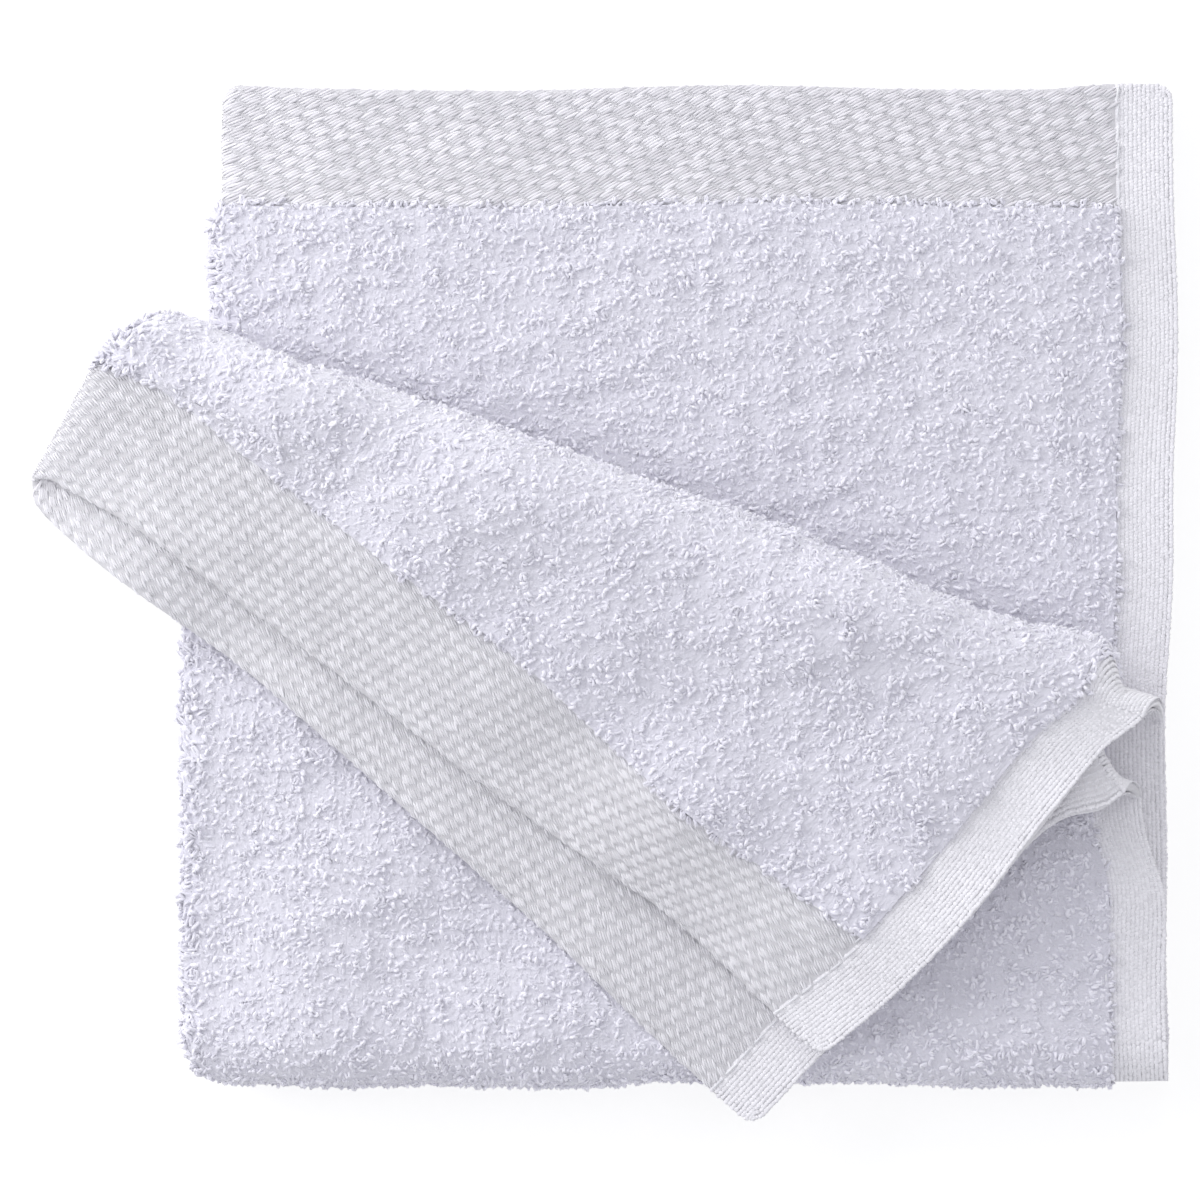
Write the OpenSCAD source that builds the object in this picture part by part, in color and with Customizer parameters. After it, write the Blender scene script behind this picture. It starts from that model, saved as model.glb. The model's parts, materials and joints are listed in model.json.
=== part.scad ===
// Square terry face towel, folded into quarters with one corner leaf turned down.
// The cloth lies on its back leaf. +Z is up, +X runs along the bottom fold and
// the origin is on the table under the middle of the folded towel.

/* [Cloth] */
// Thickness of one layer of terry cloth, loops on both faces included
terry_thickness = 3.2; // [2:0.1:5]
// Thickness of a turned hem
hem_thickness = 2.2; // [1:0.1:3]
// Air left between one layer of cloth and the next
layer_gap = 0.3; // [0.3:0.1:1]
// Width of the flat woven band at each end of the cloth
band_width = 18; // [10:0.5:30]
// Width of the turned hem along each side of the cloth
side_hem_width = 8.7; // [5:0.1:15]

/* [Back leaf] */
// Right hand edge of the back leaf
back_right = 85.5; // [60:0.5:110]
// Left hand fold of the back leaf
back_left = -57.8; // [-90:0.1:-30]
// Upper edge of the back leaf
back_top = 77.35; // [50:0.05:110]

/* [Front leaf] */
// Right hand edge of the front leaf
front_right = 84.8; // [60:0.1:110]
// Left hand fold of the front leaf
front_left = -63; // [-90:0.1:-30]
// Bottom fold, where the front leaf turns over onto the back leaf
bottom_edge = -72.8; // [-110:0.1:-40]

/* [Corner flap] */
// Slope of the crease across the leaf
crease_angle = 18.3; // [0:0.1:45]
// Distance from the origin to the centre line of the rolled crease
crease_offset = 9.4; // [0:0.1:30]
// Radius of the outer layer's middle where it rolls over at the crease
roll_radius = 8; // [5:0.1:20]
// Downward slope of the flap from the crease to its free edge
flap_slope = 4; // [0:0.5:15]
// Left end of the flap where it leaves the crease
flap_crease_left = -81.5; // [-110:0.1:-50]
// Position along the crease of the flap's left hand corner
flap_corner_left = -86.78; // [-120:0.05:-50]
// Reach of the upper layer at the flap's left hand corner
over_left_reach = 20.1; // [5:0.1:60]
// Reach of the upper layer at the flap's right hand corner
over_right_reach = 63.8; // [20:0.1:120]
// Position along the crease of the upper layer's right hand corner
over_corner_right = 52.7; // [20:0.1:100]
// Right end of the upper layer where it leaves the crease
over_crease_right = 81.6; // [40:0.1:110]
// Reach of the lower layer at the flap's left hand corner
under_left_reach = 23.1; // [5:0.1:60]
// Reach of the lower layer at the flap's right hand corner
under_right_reach = 75.5; // [20:0.05:120]
// Position along the crease of the lower layer's right hand corner
under_corner_right = 45.8; // [20:0.1:100]
// Right end of the lower layer where it leaves the crease
under_crease_right = 86.9; // [40:0.1:110]

/* [Sewing] */
// Width of a line of sewing thread
thread_width = 0.6; // [0.3:0.1:1]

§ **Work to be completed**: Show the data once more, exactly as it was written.

§ **Complete answer**:
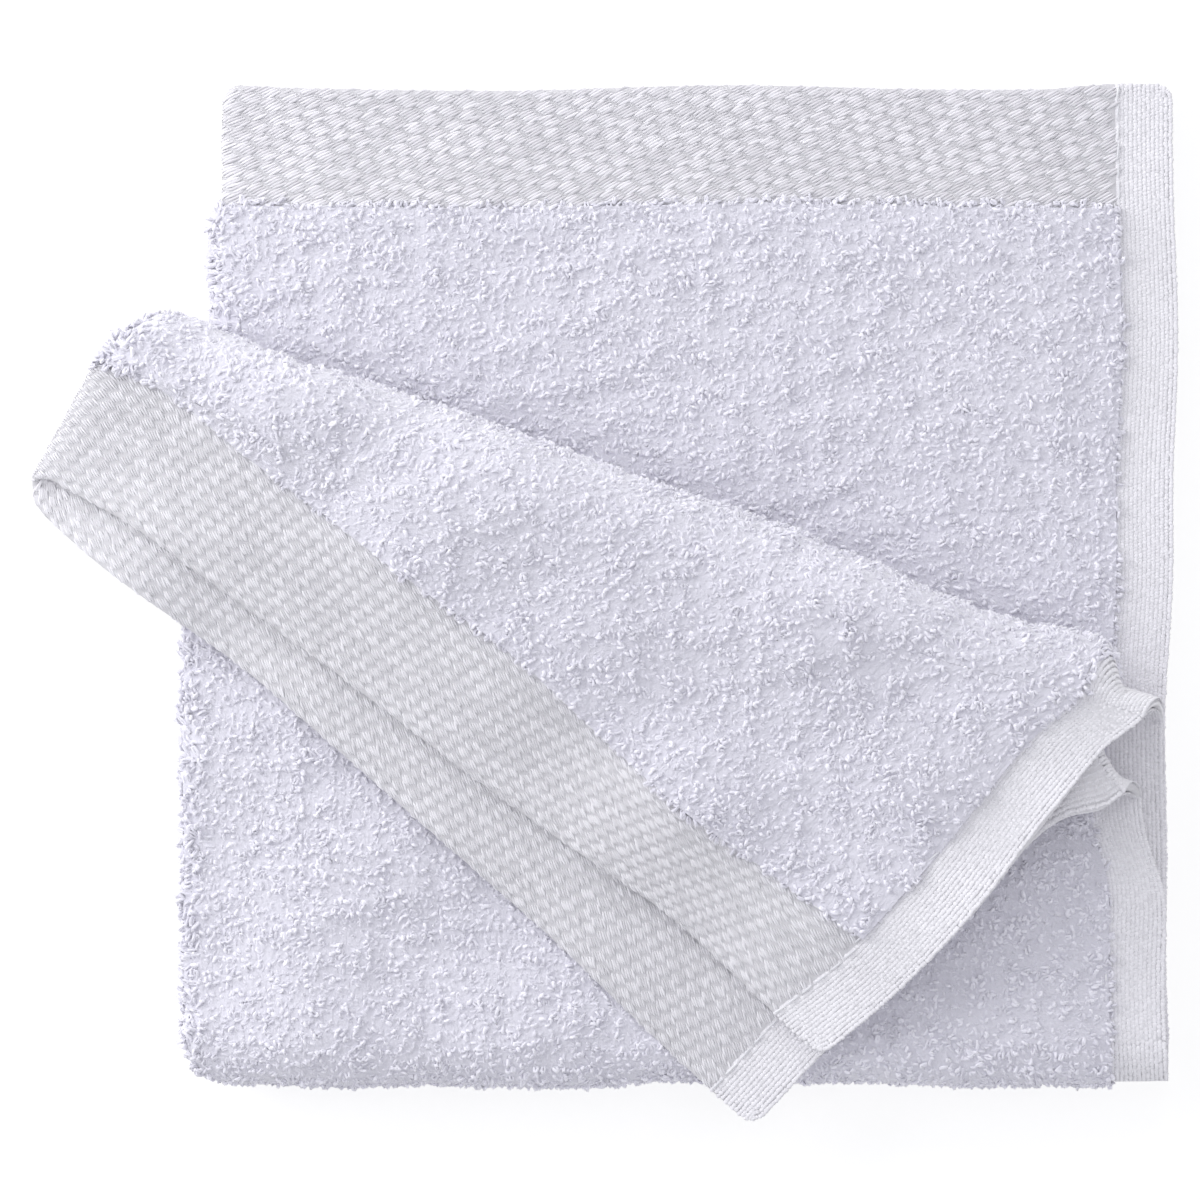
Write the OpenSCAD source that builds the object in this picture part by part, in color and with Customizer parameters. After it, write the Blender scene script behind this picture. It starts from that model, saved as model.glb. The model's parts, materials and joints are listed in model.json.
=== part.scad ===
// Square terry face towel, folded into quarters with one corner leaf turned down.
// The cloth lies on its back leaf. +Z is up, +X runs along the bottom fold and
// the origin is on the table under the middle of the folded towel.

/* [Cloth] */
// Thickness of one layer of terry cloth, loops on both faces included
terry_thickness = 3.2; // [2:0.1:5]
// Thickness of a turned hem
hem_thickness = 2.2; // [1:0.1:3]
// Air left between one layer of cloth and the next
layer_gap = 0.3; // [0.3:0.1:1]
// Width of the flat woven band at each end of the cloth
band_width = 18; // [10:0.5:30]
// Width of the turned hem along each side of the cloth
side_hem_width = 8.7; // [5:0.1:15]

/* [Back leaf] */
// Right hand edge of the back leaf
back_right = 85.5; // [60:0.5:110]
// Left hand fold of the back leaf
back_left = -57.8; // [-90:0.1:-30]
// Upper edge of the back leaf
back_top = 77.35; // [50:0.05:110]

/* [Front leaf] */
// Right hand edge of the front leaf
front_right = 84.8; // [60:0.1:110]
// Left hand fold of the front leaf
front_left = -63; // [-90:0.1:-30]
// Bottom fold, where the front leaf turns over onto the back leaf
bottom_edge = -72.8; // [-110:0.1:-40]

/* [Corner flap] */
// Slope of the crease across the leaf
crease_angle = 18.3; // [0:0.1:45]
// Distance from the origin to the centre line of the rolled crease
crease_offset = 9.4; // [0:0.1:30]
// Radius of the outer layer's middle where it rolls over at the crease
roll_radius = 8; // [5:0.1:20]
// Downward slope of the flap from the crease to its free edge
flap_slope = 4; // [0:0.5:15]
// Left end of the flap where it leaves the crease
flap_crease_left = -81.5; // [-110:0.1:-50]
// Position along the crease of the flap's left hand corner
flap_corner_left = -86.78; // [-120:0.05:-50]
// Reach of the upper layer at the flap's left hand corner
over_left_reach = 20.1; // [5:0.1:60]
// Reach of the upper layer at the flap's right hand corner
over_right_reach = 63.8; // [20:0.1:120]
// Position along the crease of the upper layer's right hand corner
over_corner_right = 52.7; // [20:0.1:100]
// Right end of the upper layer where it leaves the crease
over_crease_right = 81.6; // [40:0.1:110]
// Reach of the lower layer at the flap's left hand corner
under_left_reach = 23.1; // [5:0.1:60]
// Reach of the lower layer at the flap's right hand corner
under_right_reach = 75.5; // [20:0.05:120]
// Position along the crease of the lower layer's right hand corner
under_corner_right = 45.8; // [20:0.1:100]
// Right end of the lower layer where it leaves the crease
under_crease_right = 86.9; // [40:0.1:110]

/* [Sewing] */
// Width of a line of sewing thread
thread_width = 0.6; // [0.3:0.1:1]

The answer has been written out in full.